The potential for technological breakthroughs in military technologies has spurred the Pentagon to launch a “Defense Innovation Initiative” designed to increase long-term investments in strategic technologies. One factor behind the new campaign was U.S. concern regarding the proliferation of strategic technologies that previously only the United States possessed.

Defense Secretary Chuck Hagel called for a new “offset” strategy designed to enable the United States to stay ahead of potential adversaries such as China and Russia in critical military technologies, especially to overcome their A2/AD strategies. In Hagel’s vision, the first offset strategy was the U.S. buildup of nuclear forces in the 1950s to negate the Soviet advantage in conventional military power, while the second was the drive during the 1970s and 1980s to develop new revolutionary technologies such as stealth, long-range precision strike, and enhanced intelligence, surveillance, and reconnaissance capabilities.

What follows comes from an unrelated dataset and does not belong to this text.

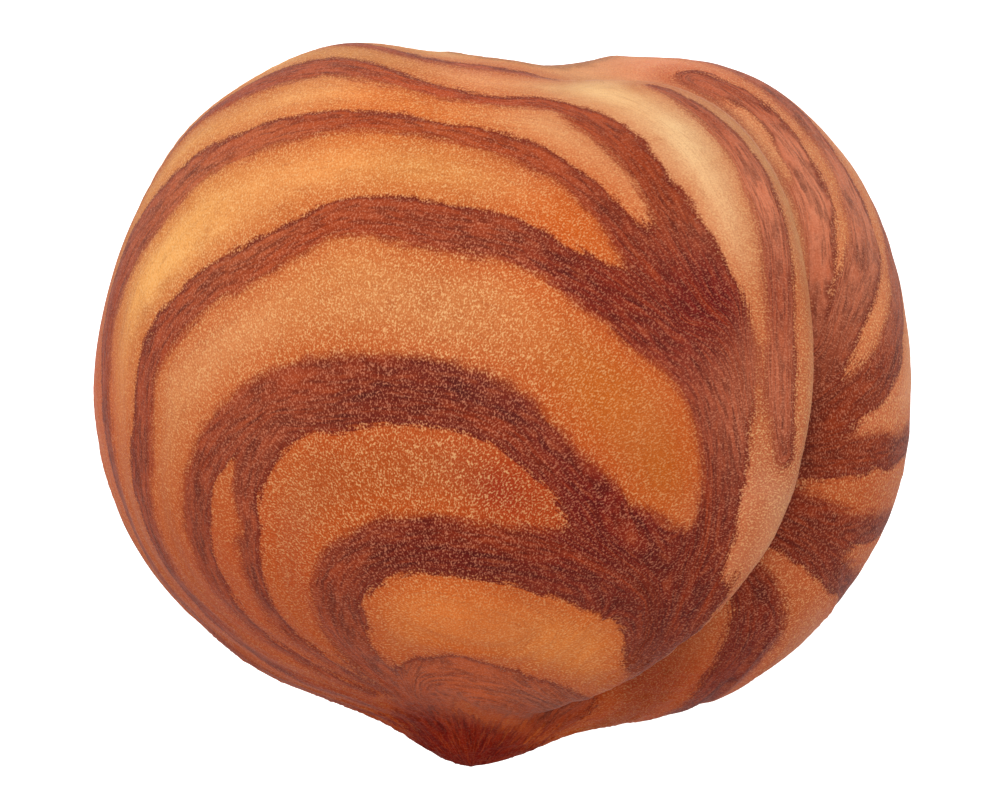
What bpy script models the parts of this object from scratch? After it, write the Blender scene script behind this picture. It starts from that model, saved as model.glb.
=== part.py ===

This work is continuing within the Department of Defense, and defense officials have encouraged U.S. allies, especially in Europe and Asia, to develop complementary multinational and national capabilities.

Furthermore, the progress by Russia, China, and other potential U.S. adversaries in developing strategic technologies elevates the importance of making U.S. military forces more “operationally resilient” to defend against and rapidly recover from strategic attacks.

Since World War II, the United States has enjoyed a relatively secure global network of bases, but the proliferation of strategic weapons means that the Pentagon increasingly needs to prepare to defend against, and recover from, attacks against overseas bases, including those outside the immediate theater of war.

Potential countermeasures against non-nuclear strategic weapons include dispersing forces over a wider geographic area, hardening military facilities and other critical infrastructure, concealing targets through stealth and electronic countermeasures, having the ability to rapidly launch satellites and replace other damaged networks, and of course, launching preemptive strikes to disrupt an attacker’s preparations.